On s’accorde généralement à désigner sous le nom de Laurium le large promontoire qui forme la partie méridionale de l’Attique, et qui se termine au sud par le cap Colonne, autrefois cap Sunium. C’est une contrée montagneuse dont le sol aride se compose principalement de micaschistes et de calcaires-marbres métamorphiques. L’altitude moyenne des sommets varie de 200 à 300 mètres. Les côtes sont dentelées de criques et de baies, dont plusieurs constituent des ports naturels très sûrs. Tels sont notamment les ports de Thorico (port Mandri) et d’Ergastiria que protège contre les vents et la mer du large l’île longue et étroite de Makronisi, et qui, par les mauvais temps, servent de refuge aux navigateurs.
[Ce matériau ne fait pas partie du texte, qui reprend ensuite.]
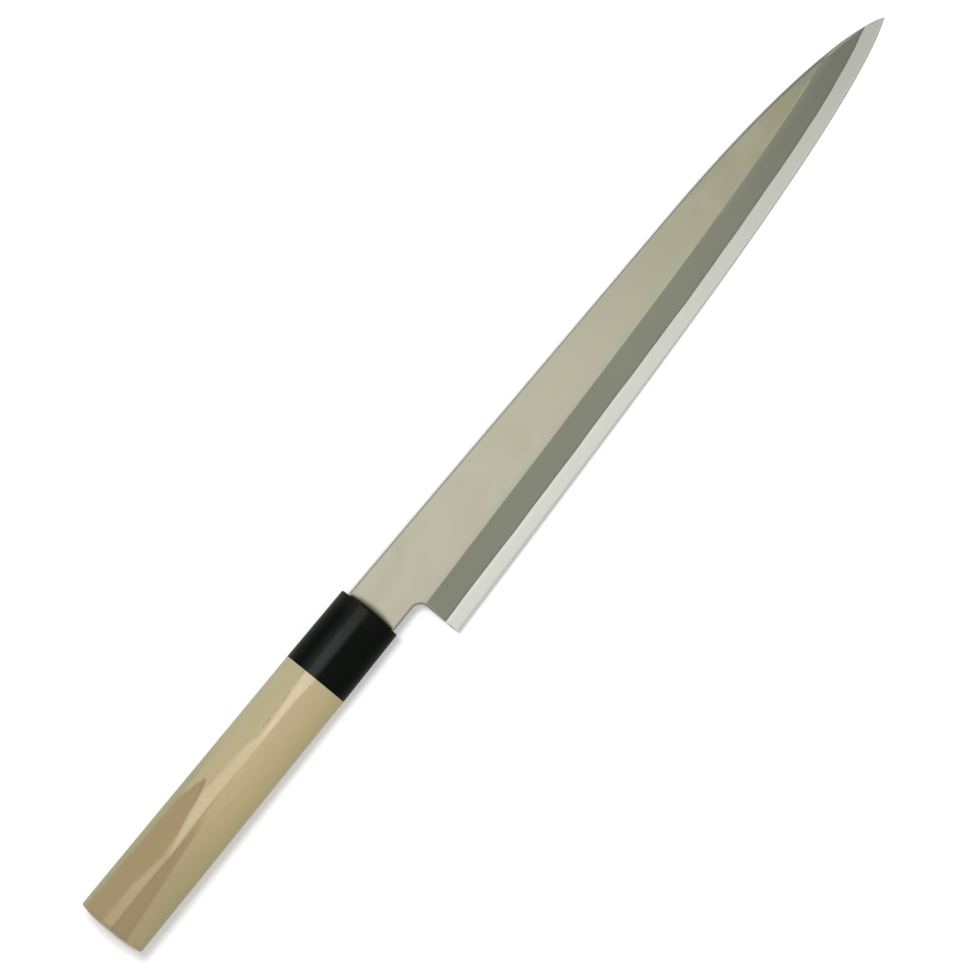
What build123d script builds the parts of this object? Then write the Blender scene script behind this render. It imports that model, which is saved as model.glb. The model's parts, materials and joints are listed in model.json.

Makronisi est l’ancienne île d’Hélène ou de Cranaa. Strabon la décrit comme âpre et déserte, et elle n’a pas changé depuis lors. Plus au sud et à l’ouest du cap Sunium est l’île aux Anes, autrefois île de Patrocle, qui tirait son nom du préfet de la flotte égyptienne envoyée par le fils de Ptolémée Lagus au secours des Athéniens.

Cette contrée, essentiellement maritime, était habitée par une nombreuse population de matelots, parmi lesquels Athènes recrutait le personnel de ses flottes, tandis que les autres dèmes fournissaient surtout des soldats. Les villes étaient presque toutes bâties sur le littoral. C’étaient l’antique Thorico, l’une des douze villes fondées dans l’Attique par Cécrops, et qui fut fortifiée pendant la vingt-quatrième année de la guerre du Péloponèse ; on y voit encore les ruines d’un temple, d’un théâtre, les restes d’une acropole et des décombres considérables ; — Anaphlystos, célèbre par ses poteries recouvertes d’un vernis brillant, et où s’élevaient les temples du dieu Pan et de la Vénus Coliade ; s’il faut en juger par un passage d’Aristophane, les mœurs des habitans se ressentaient du choix de leurs divinités protectrices ; — Sunium, qui fut fortifiée pendant la dix-neuvième année de la guerre du Péloponèse, afin de protéger les navires chargés de blés se rendant de l’Eubée à la capitale ; la ville était bâtie au pied du célèbre promontoire que surmontent aujourd’hui les ruines du temple de la Minerve Suniade.